X-MethaneWet: A Cross-scale Global Wetland Methane Emission Benchmark Dataset for Advancing Science Discovery with AI
Yiming Sun, Shuo Chen, Shengyu Chen, Chonghao Qiu, Licheng Liu, Youmi Oh, Sparkle L. Malone, Gavin McNicol, Qianlai Zhuang, Chris Smith, Yiqun Xie, Xiaowei Jia
TL;DR
The paper addresses the need for a standardized, high-temporal-resolution benchmark for global wetland methane emissions by constructing X-MethaneWet, which combines TEM-MDM physics-based simulations with FLUXNET-CH$_4$ observations at daily scale. It establishes a comprehensive evaluation framework and benchmarks multiple sequential models (LSTM, EA-LSTM, TCN, Transformer variants, Pyraformer) across temporal and spatial extrapolation tasks, while exploring transfer learning from simulations to real observations.
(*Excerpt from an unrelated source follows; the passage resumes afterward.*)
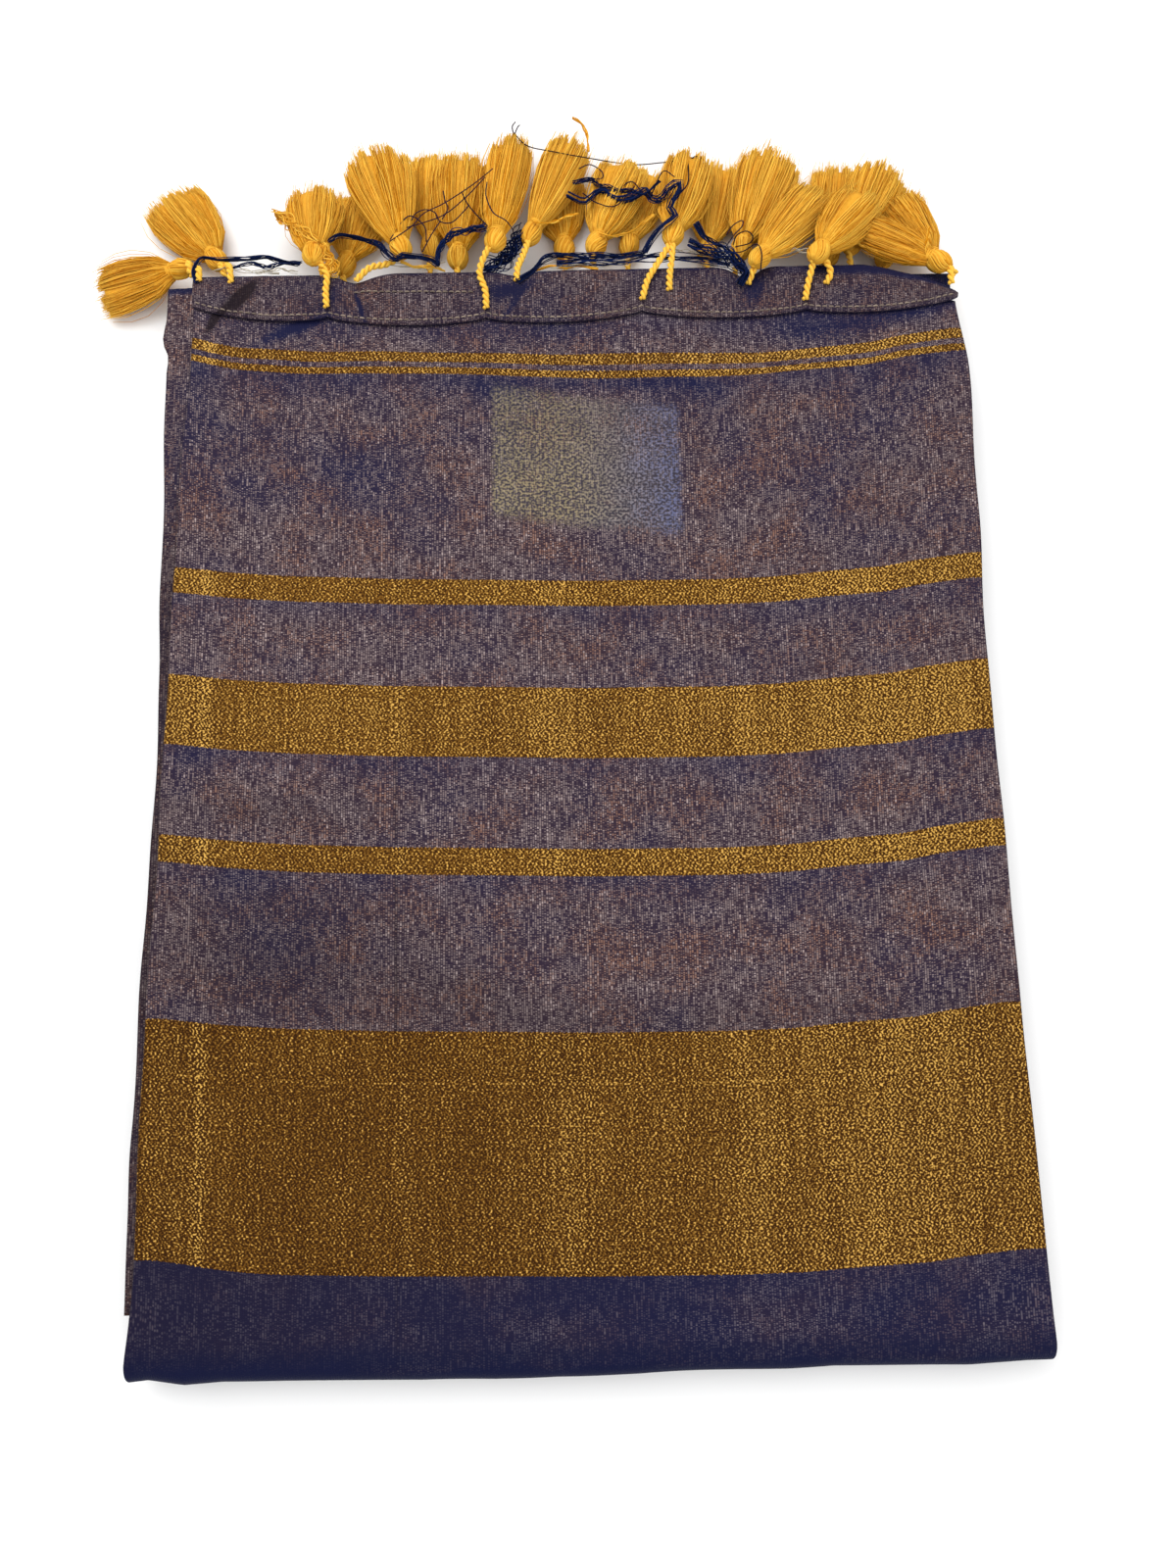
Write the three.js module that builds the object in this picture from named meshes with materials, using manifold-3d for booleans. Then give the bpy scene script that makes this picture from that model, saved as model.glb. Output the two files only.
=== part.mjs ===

The results show that pretraining on simulated data and subsequent fine-tuning generally improves generalization, particularly in data-sparse scenarios, highlighting the potential of integrating physics-based models with AI for improved methane flux predictions. Overall, this work provides a valuable resource and methodological blueprint for AI-driven climate modeling and methane mitigation planning through knowledge-guided learning.
Abstract
Methane (CH$_4$) is the second most powerful greenhouse gas after carbon dioxide and plays a crucial role in climate change due to its high global warming potential. Accurately modeling CH$_4$ fluxes across the globe and at fine temporal scales is essential for understanding its spatial and temporal variability and developing effective mitigation strategies. In this work, we introduce the first-of-its-kind cross-scale global wetland methane benchmark dataset (X-MethaneWet), which synthesizes physics-based model simulation data from TEM-MDM and the real-world observation data from FLUXNET-CH$_4$. This dataset can offer opportunities for improving global wetland CH$_4$ modeling and science discovery with new AI algorithms. To set up AI model baselines for methane flux prediction, we evaluate the performance of various sequential deep learning models on X-MethaneWet. Furthermore, we explore four different transfer learning techniques to leverage simulated data from TEM-MDM to improve the generalization of deep learning models on real-world FLUXNET-CH$_4$ observations. Our extensive experiments demonstrate the effectiveness of these approaches, highlighting their potential for advancing methane emission modeling and contributing to the development of more accurate and scalable AI-driven climate models.